## Stated goal
The entries below should be output exactly as written.

## Data excerpts
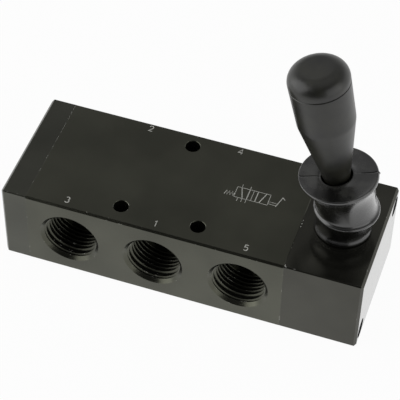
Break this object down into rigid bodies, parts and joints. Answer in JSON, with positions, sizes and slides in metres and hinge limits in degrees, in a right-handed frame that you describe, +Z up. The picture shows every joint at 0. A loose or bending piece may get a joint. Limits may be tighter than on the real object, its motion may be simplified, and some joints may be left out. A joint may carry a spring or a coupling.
{
  "type": "hand lever air valve",
  "caption": "Inline 5/2-way spool valve block with G1/2 ports, a booted hand lever on top at one end and a return spring inside the other.",
  "frame": {"origin": "under the middle of the block, on the face it stands on", "axes": "+Z up, +X along the block towards the lever, -Y out of the face with ports 3, 1 and 5"},
  "size_m": [0.1344, 0.05, 0.107],
  "materials": {
    "black_anodised": "satin black anodised",
    "nitrile": "moulded",
    "boot_rubber": "moulded, slightly glossy",
    "handle_plastic": "matte moulded",
    "black_steel": "black oxide",
    "turned_steel": "turned",
    "spring_steel": "drawn wire",
    "spool_alloy": "turned and polished",
    "insert_brass": "turned"
  },
  "bodies": {
    "valve": {"valve_body": "black_anodised", "spring_cap": "black_anodised", "lever_housing": "black_anodised", "cap_seal": "nitrile", "housing_seal": "nitrile", "cap_screws": "black_steel", "housing_screws": "black_steel", "return_spring": "spring_steel", "pivot_bush": "turned_steel", "pivot_pin": "turned_steel", "lever_boot": "boot_rubber"},
    "lever": {"lever_rod": "turned_steel", "lever_handle": "handle_plastic", "handle_cap": "handle_plastic", "handle_insert": "insert_brass"},
    "spool": {"spool": "spool_alloy", "drive_link": "turned_steel", "link_pin": "turned_steel", "spool_seal_1": "nitrile", "spool_seal_2": "nitrile", "spool_seal_3": "nitrile", "spool_seal_4": "nitrile", "spool_seal_5": "nitrile", "spool_seal_6": "nitrile"}
  },
  "joints": [
    {"name": "lever_swing", "type": "hinge", "parent": "valve", "child": "lever", "pos_m": [0.053, 0, 0.0395], "axis": [0, 1, 0], "range_deg": [0, 25], "stiffness_Nm_per_rad": 1.0188, "springref_deg": -15.23, "deforming": ["lever_boot"]},
    {"name": "spool_slide", "type": "slide", "parent": "valve", "child": "spool", "axis": [-1, 0, 0], "range_m": [0, 0.00985], "deforming": ["return_spring"]}
  ],
  "couplings": [
    {"joint": "spool_slide", "follows": "lever_swing", "m_per_rad": 0.02257}
  ]
}
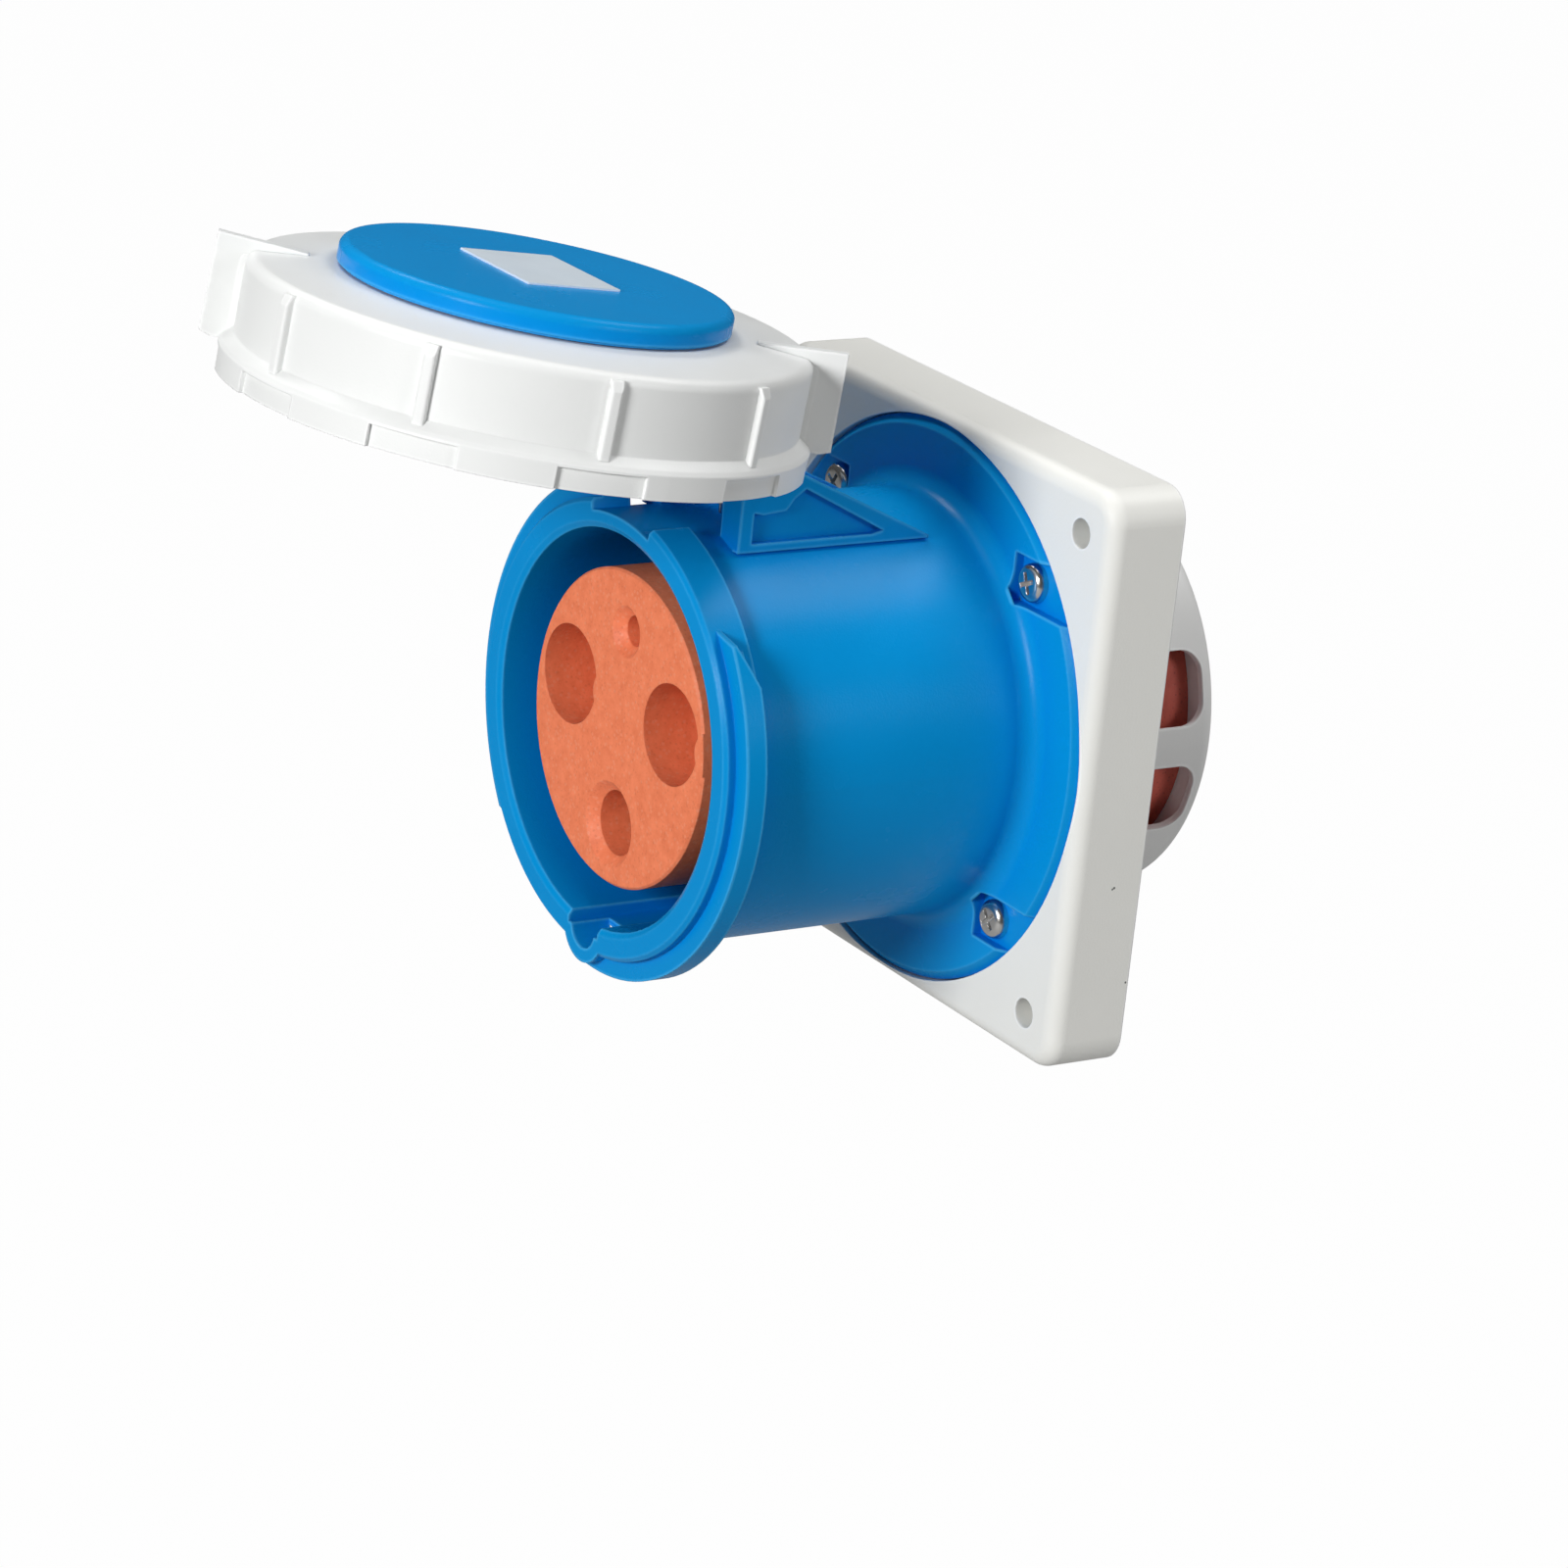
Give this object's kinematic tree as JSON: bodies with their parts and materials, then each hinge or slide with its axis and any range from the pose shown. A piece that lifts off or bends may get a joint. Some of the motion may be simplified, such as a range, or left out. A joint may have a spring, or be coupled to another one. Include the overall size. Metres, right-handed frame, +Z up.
{
  "type": "industrial wall socket",
  "caption": "Panel socket with a round blue housing on a square plate, round pin entries, a rear cage, and a hinged lid with a bayonet locking ring.",
  "frame": {"origin": "centre of the mounting plate's back face, on the socket's axis", "axes": "+Y into the wall along the socket's axis, so the socket's mouth faces -Y; +X to the right seen from the front; +Z up"},
  "size_m": [0.12, 0.2043, 0.1583],
  "materials": {
    "plate_grey": "fine matt",
    "seal_rubber": "matt",
    "housing_blue": "satin gloss",
    "carrier_red": "matt, speckled",
    "rear_carrier_red": "matt",
    "label_blank": "satin",
    "ring_white": "fine matt",
    "contact_brass": "satin",
    "terminal_steel": "zinc plated",
    "screw_steel": "nickel plated",
    "pin_steel": "satin",
    "spring_steel": "satin"
  },
  "bodies": {
    "socket": {"cage_screw_1": "screw_steel", "cage_screw_2": "screw_steel", "carrier_screw_1": "screw_steel", "carrier_screw_2": "screw_steel", "carrier_screw_3": "screw_steel", "contact_carrier": "carrier_red", "earth_contact": "contact_brass", "flange_seal": "seal_rubber", "hinge_pin": "pin_steel", "hinge_spring": "spring_steel", "housing_screw_lower_left": "screw_steel", "housing_screw_lower_right": "screw_steel", "housing_screw_upper_left": "screw_steel", "housing_screw_upper_right": "screw_steel", "line_contact": "contact_brass", "mounting_plate": "plate_grey", "neutral_contact": "contact_brass", "pilot_contact": "contact_brass", "rear_cage": "plate_grey", "rear_carrier": "rear_carrier_red", "socket_housing": "housing_blue", "terminal_screw_earth": "terminal_steel", "terminal_screw_line": "terminal_steel", "terminal_screw_neutral": "terminal_steel", "terminal_screw_pilot": "terminal_steel", "wall_gasket": "seal_rubber"},
    "lid": {"lid_disc": "housing_blue", "label_plate": "label_blank", "lid_cap": "housing_blue", "lid_seal": "seal_rubber", "lid_screw_1": "screw_steel", "lid_screw_2": "screw_steel", "lid_screw_3": "screw_steel"},
    "ring": {"locking_ring": "ring_white"}
  },
  "joints": [
    {"name": "lid_hinge", "type": "hinge", "parent": "socket", "child": "lid", "pos_m": [0, -0.0675, 0.0515], "axis": [1, 0, 0], "range_deg": [0, 97.1], "stiffness_Nm_per_rad": 0.08, "springref_deg": -60.16, "deforming": ["hinge_spring"]},
    {"name": "ring_turn", "type": "hinge", "parent": "lid", "child": "ring", "pos_m": [0, -0.1147, 0.08922], "axis": [0, 0.1236, 0.9923], "range_deg": [-45, 0]}
  ]
}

## Output below
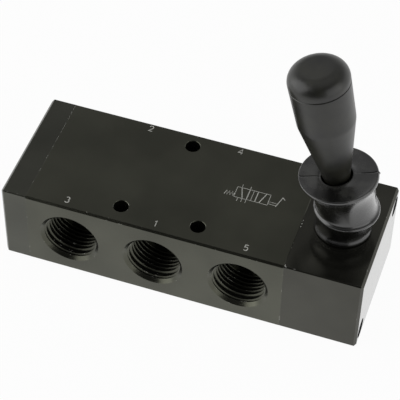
Break this object down into rigid bodies, parts and joints. Answer in JSON, with positions, sizes and slides in metres and hinge limits in degrees, in a right-handed frame that you describe, +Z up. The picture shows every joint at 0. A loose or bending piece may get a joint. Limits may be tighter than on the real object, its motion may be simplified, and some joints may be left out. A joint may carry a spring or a coupling.
{
  "type": "hand lever air valve",
  "caption": "Inline 5/2-way spool valve block with G1/2 ports, a booted hand lever on top at one end and a return spring inside the other.",
  "frame": {"origin": "under the middle of the block, on the face it stands on", "axes": "+Z up, +X along the block towards the lever, -Y out of the face with ports 3, 1 and 5"},
  "size_m": [0.1344, 0.05, 0.107],
  "materials": {
    "black_anodised": "satin black anodised",
    "nitrile": "moulded",
    "boot_rubber": "moulded, slightly glossy",
    "handle_plastic": "matte moulded",
    "black_steel": "black oxide",
    "turned_steel": "turned",
    "spring_steel": "drawn wire",
    "spool_alloy": "turned and polished",
    "insert_brass": "turned"
  },
  "bodies": {
    "valve": {"valve_body": "black_anodised", "spring_cap": "black_anodised", "lever_housing": "black_anodised", "cap_seal": "nitrile", "housing_seal": "nitrile", "cap_screws": "black_steel", "housing_screws": "black_steel", "return_spring": "spring_steel", "pivot_bush": "turned_steel", "pivot_pin": "turned_steel", "lever_boot": "boot_rubber"},
    "lever": {"lever_rod": "turned_steel", "lever_handle": "handle_plastic", "handle_cap": "handle_plastic", "handle_insert": "insert_brass"},
    "spool": {"spool": "spool_alloy", "drive_link": "turned_steel", "link_pin": "turned_steel", "spool_seal_1": "nitrile", "spool_seal_2": "nitrile", "spool_seal_3": "nitrile", "spool_seal_4": "nitrile", "spool_seal_5": "nitrile", "spool_seal_6": "nitrile"}
  },
  "joints": [
    {"name": "lever_swing", "type": "hinge", "parent": "valve", "child": "lever", "pos_m": [0.053, 0, 0.0395], "axis": [0, 1, 0], "range_deg": [0, 25], "stiffness_Nm_per_rad": 1.0188, "springref_deg": -15.23, "deforming": ["lever_boot"]},
    {"name": "spool_slide", "type": "slide", "parent": "valve", "child": "spool", "axis": [-1, 0, 0], "range_m": [0, 0.00985], "deforming": ["return_spring"]}
  ],
  "couplings": [
    {"joint": "spool_slide", "follows": "lever_swing", "m_per_rad": 0.02257}
  ]
}
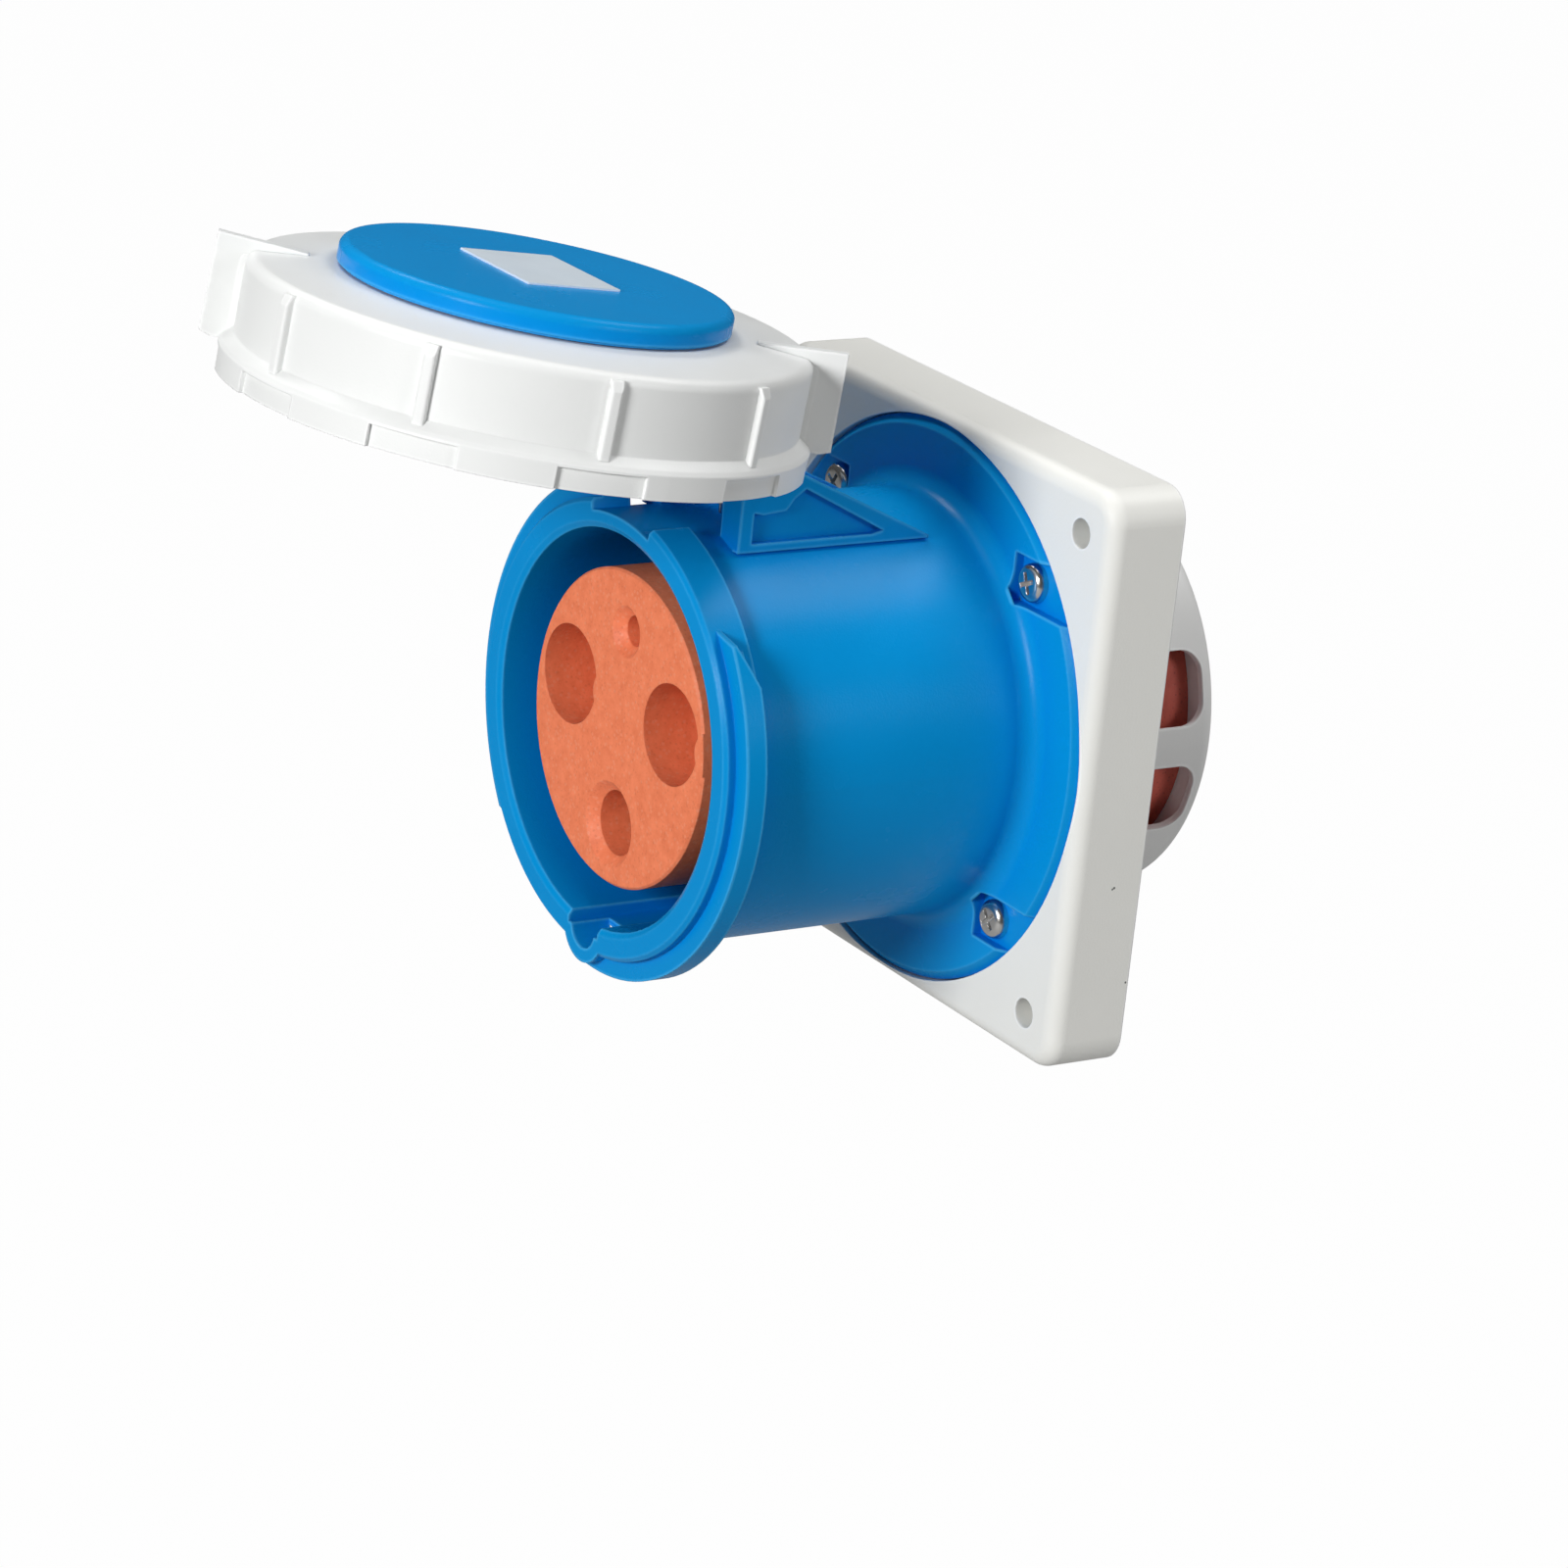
Give this object's kinematic tree as JSON: bodies with their parts and materials, then each hinge or slide with its axis and any range from the pose shown. A piece that lifts off or bends may get a joint. Some of the motion may be simplified, such as a range, or left out. A joint may have a spring, or be coupled to another one. Include the overall size. Metres, right-handed frame, +Z up.
{
  "type": "industrial wall socket",
  "caption": "Panel socket with a round blue housing on a square plate, round pin entries, a rear cage, and a hinged lid with a bayonet locking ring.",
  "frame": {"origin": "centre of the mounting plate's back face, on the socket's axis", "axes": "+Y into the wall along the socket's axis, so the socket's mouth faces -Y; +X to the right seen from the front; +Z up"},
  "size_m": [0.12, 0.2043, 0.1583],
  "materials": {
    "plate_grey": "fine matt",
    "seal_rubber": "matt",
    "housing_blue": "satin gloss",
    "carrier_red": "matt, speckled",
    "rear_carrier_red": "matt",
    "label_blank": "satin",
    "ring_white": "fine matt",
    "contact_brass": "satin",
    "terminal_steel": "zinc plated",
    "screw_steel": "nickel plated",
    "pin_steel": "satin",
    "spring_steel": "satin"
  },
  "bodies": {
    "socket": {"cage_screw_1": "screw_steel", "cage_screw_2": "screw_steel", "carrier_screw_1": "screw_steel", "carrier_screw_2": "screw_steel", "carrier_screw_3": "screw_steel", "contact_carrier": "carrier_red", "earth_contact": "contact_brass", "flange_seal": "seal_rubber", "hinge_pin": "pin_steel", "hinge_spring": "spring_steel", "housing_screw_lower_left": "screw_steel", "housing_screw_lower_right": "screw_steel", "housing_screw_upper_left": "screw_steel", "housing_screw_upper_right": "screw_steel", "line_contact": "contact_brass", "mounting_plate": "plate_grey", "neutral_contact": "contact_brass", "pilot_contact": "contact_brass", "rear_cage": "plate_grey", "rear_carrier": "rear_carrier_red", "socket_housing": "housing_blue", "terminal_screw_earth": "terminal_steel", "terminal_screw_line": "terminal_steel", "terminal_screw_neutral": "terminal_steel", "terminal_screw_pilot": "terminal_steel", "wall_gasket": "seal_rubber"},
    "lid": {"lid_disc": "housing_blue", "label_plate": "label_blank", "lid_cap": "housing_blue", "lid_seal": "seal_rubber", "lid_screw_1": "screw_steel", "lid_screw_2": "screw_steel", "lid_screw_3": "screw_steel"},
    "ring": {"locking_ring": "ring_white"}
  },
  "joints": [
    {"name": "lid_hinge", "type": "hinge", "parent": "socket", "child": "lid", "pos_m": [0, -0.0675, 0.0515], "axis": [1, 0, 0], "range_deg": [0, 97.1], "stiffness_Nm_per_rad": 0.08, "springref_deg": -60.16, "deforming": ["hinge_spring"]},
    {"name": "ring_turn", "type": "hinge", "parent": "lid", "child": "ring", "pos_m": [0, -0.1147, 0.08922], "axis": [0, 0.1236, 0.9923], "range_deg": [-45, 0]}
  ]
}